Já na era do renascimento, a obra e o mote horacianos são redescobertos ou, mais especificamente, são duramente criticados por Leonardo da Vinci (1452-1519) em seu "Tratado da pintura". Pintor por excelência, Leonardo propõe, nessa obra, evidenciar, não apenas por meio de argumentos filosóficos, mas também por meio de ilustrações feitas a próprio punho, porque a pintura é uma linguagem superior à poesia. Conhecida como Paragone (que em português significa comparação), tal teoria deu ensejo, ao longo dos séculos, a uma intensa discussão filosófica, na qual tomaram parte os mais variados pensadores das mais variadas nacionalidades. Para nos restringirmos aqui ao tema proposto, tal discussão atingiu naturalmente a Alemanha, que, na figura de Gotthold Ephraim Lessing (1729-1781), encontrou a maior e mais acabada expressão para a disputa. Na avaliação do autor do "Laocoonte - ou sobre as fronteiras da pintura e da poesia", a supremacia da linguagem poética é flagrante em comparação com a limitação da pintura na expressão do pensamento. Exemplo disso seria, nas palavras do filósofo, a facilidade com que a poesia - e então o autor toma as epopéias de Homero como exemplo - pode representar o movimento e a ação dos seus personagens, coisa que é naturalmente impossível na pintura.

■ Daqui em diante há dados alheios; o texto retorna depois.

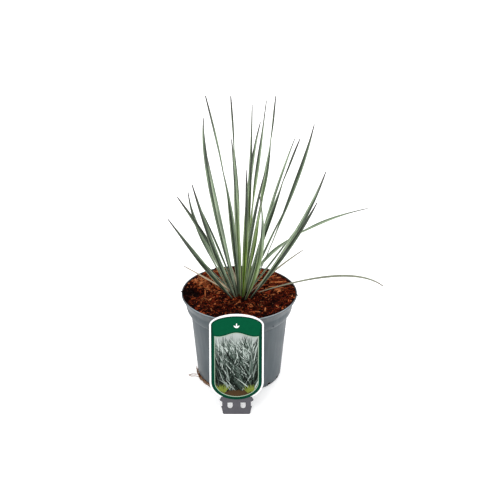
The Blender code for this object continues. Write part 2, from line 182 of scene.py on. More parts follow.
CRUMB_STRETCHES = ((0.7, 1.5), (0.7, 1.3), (0.5, 0.9))
CRUMB_ROUGHNESS = (0.75, 1.2)
CRUMB_SPREAD = 0.33
FIBRE_COUNT = 1500
FIBRE_SEED = 33
FIBRE_RING = (8.0, 70.0)
FIBRE_LIMIT = 75.5 * MM
FIBRE_POINTS = 9
FIBRE_FEWEST = 5
FIBRE_STRIDES = (0.9, 2.3)
FIBRE_LIFTS = (0.3, 2.2)
FIBRE_CLEAR = 0.15 * MM
FIBRE_RADII = (0.12, 0.30)
FIBRE_CURL = 0.28
FIBRE_WANDER = 0.22
FIBRE_SPREAD = 0.32
FIBRE_TONE = 0.10
STRAND_END = 0.45
ROOT_SIDES = 6
# The loose bits that stand out: where, heading, length, width, mm, tilt in degrees and tone
STUBS = (
    ((-45.2, -14.0), (0.0, 1.0), 11.0, 1.7, 86.0, 0.95),
    ((33.3, -52.0), (0.3, 1.0), 6.0, 1.9, 70.0, 1.00),
    ((19.0, -51.0), (1.0, 0.05), 12.5, 1.8, 4.0, 0.93),
    ((24.0, 2.5), (1.0, 0.3), 13.0, 3.2, 3.0, 0.05),
    ((16.0, -1.0), (1.0, -0.2), 11.0, 3.0, 4.0, 0.20),
)
STUB_THICKNESS = 0.9 * MM
STUB_LIFT = 0.6 * MM
# The bits that lie over the lip: where, heading, length, width, mm, and tone
RIM_BITS = (
    ((-74.5, -3.0), (1.0, -0.55), 10.0, 1.7, 0.02),
    ((-75.0, 2.5), (0.4, 1.0), 6.0, 1.2, 0.15),
    ((75.6, -9.5), (1.0, -0.9), 8.0, 1.6, 0.10),
    ((-30.0, 69.5), (1.0, 0.35), 9.0, 2.2, 0.45),
    ((12.0, 75.0), (1.0, -0.1), 10.0, 2.4, 0.55),
    ((40.0, 64.0), (1.0, -0.6), 9.0, 2.0, 0.40),
)
RIM_BIT_THICKNESS = 1.0 * MM
RIM_BIT_LIFT = 0.7 * MM
RIM_BIT_TILT = 0.05
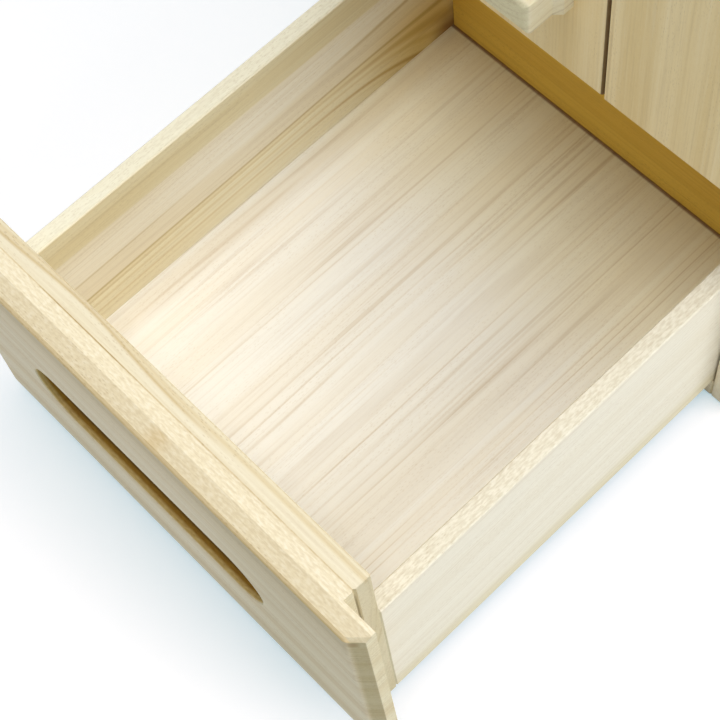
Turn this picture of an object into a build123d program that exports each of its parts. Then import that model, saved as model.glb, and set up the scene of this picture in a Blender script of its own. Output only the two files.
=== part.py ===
from build123d import *
import os

os.makedirs("parts", exist_ok=True)

# A pale wooden rice bin. A hopper fills the top, a measuring slide sits under its throat,
# and a drawer below catches each measure that the slide lets fall. The drawer stands pulled out.
# Lengths are millimetres. X runs to the right, Y to the back and Z up.
# The origin is the centre of the cabinet's base, on the surface that it stands on.

# Cabinet
cabinet_width = 248.0
cabinet_depth = 280.0
cabinet_height = 455.0
side_thickness = 15.0
back_thickness = 10.0
bottom_thickness = 12.5
stave_thickness = 12.0
stave_bottom = 155.0
edge_ease = 0.6

# Drawer
drawer_open = 207.0
drawer_side_gap = 0.8
drawer_run_gap = 0.4
drawer_board = 8.0
drawer_side_height = 98.0
drawer_inner_length = 242.0
drawer_floor_thickness = 6.0
drawer_floor_lift = 14.1
floor_groove_depth = 4.0
floor_groove_gap = 0.1

# Drawer front: a thick board that laps the cabinet's sides, on a thinner board behind
front_board_thickness = 15.0
front_top_gap = 2.0
front_lip_thickness = 10.0
front_close_gap = 0.3
front_corner_cut = 5.3
front_corner_soften = 4.0
front_arris_cut = 1.5
front_seam_ease = 0.9

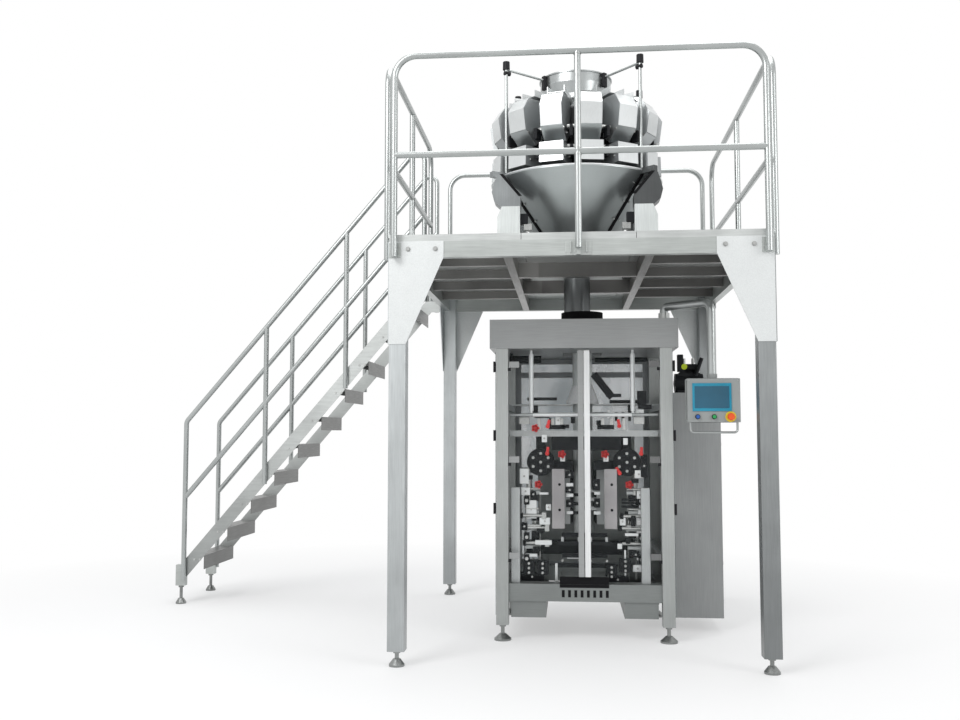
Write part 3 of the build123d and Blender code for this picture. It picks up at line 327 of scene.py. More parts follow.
def add_box(into, middle, size, turn=Matrix.Identity(3), bevel=0.0):
    """A box with softened edges, turned about its middle."""
    place = Matrix.Translation(middle) @ turn.to_4x4() @ Matrix.Diagonal((*size, 1))
    made = bmesh.ops.create_cube(into, size=1, matrix=place)
    if bevel:
        edges = {edge for vert in made["verts"] for edge in vert.link_edges}
        bmesh.ops.bevel(into, geom=list(edges), offset=bevel, segments=2, affect="EDGES", profile=0.7)


def toward(direction):
    """A turn that takes +Z to a direction."""
    return Vector(direction).normalized().to_track_quat("Z", "Y").to_matrix()


def add_disc(into, foot, direction, radius, length, sides=16, top_radius=None):
    """A round or many-sided bar that starts at a point."""
    direction = Vector(direction).normalized()
    middle = Vector(foot) + direction * length / 2
    place = Matrix.Translation(middle) @ toward(direction).to_4x4()
    top = radius if top_radius is None else top_radius
    bmesh.ops.create_cone(into, cap_ends=True, segments=sides, radius1=radius, radius2=top, depth=length,
                          matrix=place)


def bolts(name, places, size, finish, body="frame"):
    """Hexagon heads on washers at (point, outward direction) places, sized by the washer's radius."""
    washer = size * 0.18
    into = bmesh.new()
    for point, out in places:
        out = Vector(out).normalized()
        add_disc(into, point, out, size * 1.05, washer, 20)
        add_disc(into, Vector(point) + out * washer, out, size * 0.82, size * 0.62, 6, size * 0.76)
    piece(name, into, finish, body)


def add_bar(into, start, end, width_way, width, depth_way, depth):
    """A flat bar between two points, with its section given by two directions and narrower on top."""
    across = Vector(width_way).normalized() * width / 2
    up = Vector(depth_way).normalized() * depth
    ring = []
    for point in (Vector(start), Vector(end)):
        corners = (point - across, point + across, point + across * 0.8 + up, point - across * 0.8 + up)
        ring.append([into.verts.new(corner) for corner in corners])
    first, last = ring
    into.faces.new(first[::-1])
    into.faces.new(last)
    for index in range(4):
        after = (index + 1) % 4
        into.faces.new((first[index], first[after], last[after], last[index]))


# Weigher
ring_low, ring_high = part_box("infeed_ring")
weigher = Vector(((ring_low.x + ring_high.x) / 2, (ring_low.y + ring_high.y) / 2, 0))
heads = 14
first_head = math.radians(9.3)
head_pitch = math.tau / heads
spoke_gaps = (-2, 2, 5, 9)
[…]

A partir de então, parecia estar inaugurada na Alemanha toda uma linha de pensamento em prol da poesia, que, de uma maneira ou de outra, estava em sintonia com a produção de grandes poetas cara a essa nação e a esse período. De todo modo, ainda cabe a pergunta: teria a filosofia da arte surgido para dar conta da grande produção poética (e musical) daquele período ou essa epifania poética da Alemanha dos séculos XVII e XIX teria surgido como efeito do pensamento filosófico sobre a poesia? A antiga questão permanece saudavelmente sem resposta.